It's not quite the end of the year yet, but the page-viewing votes are clear: Here are our top 10 stories for 2004 as ranked by readership. See any trends?
- 10. Wireless Printing: This stub of a link to a New York Times article somehow edged out many of our homegrown stories. Obviously, wireless printing is a high-ranked Google term, too.
- 9. Caring about 802.11i: This item on the ratification of 802.11i spelled out the next steps and why it was a significant milestone.
- 8. Review of WiFi Finder: From July 2003, this review still brings in the eyeballs, due to the popularity of the Kensington device.
- 7. WPA’s Little Secret: It's an oldie, but a goodie: our Nov. 2003 story reporting on Robert Moskowitz's paper on WPA passphrase choice weakness. (See below for the other half of this.)
- 6. Weak Defense…But Getting Better: My omnibus article on wireless security that keeps rolling in more recent information over time.
- 5. Tool to Crack Cisco LEAP Released: LEAP's death knell.
- 4. WPA for Free under Windows 2000: Windows 2000 users weren't left to hang in the breeze in regards to WPA as Wireless Security Corporation stepped in to fill the gap.
- 3. WPA Cracking Proof of Concept Available: Popular through Slashdot and other sources concerned with WPA's small faults.

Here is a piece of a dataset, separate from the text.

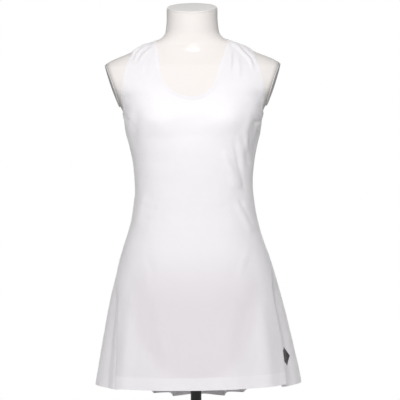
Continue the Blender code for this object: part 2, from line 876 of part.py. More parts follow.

- 2. Weakness in Passphrase Choice in WPA Interface: It's technically a 2003 story, but it racked up almost as many page views in 2004 as our number one story, so it counts.
And our most popular story? Best Wi-Fi Signal Finder Yet, a signal finder that has now been trumped by the Canary Wireless Digital Hotspotter, however!
Seven of the top 10 stories were about security and three of those about WPA weaknesses (two of those being from 2003). Two of the top 10 focus on Wi-Fi detectors.
Obviously, security is what brings in the traffic to Wi-Fi Networking News on a rolling basis, with older articles getting regular reads even as newer pieces appear.
Interestingly, our top two categories by far for 2004 were 802.11n and WiMax, two areas about which readers are hungry for information.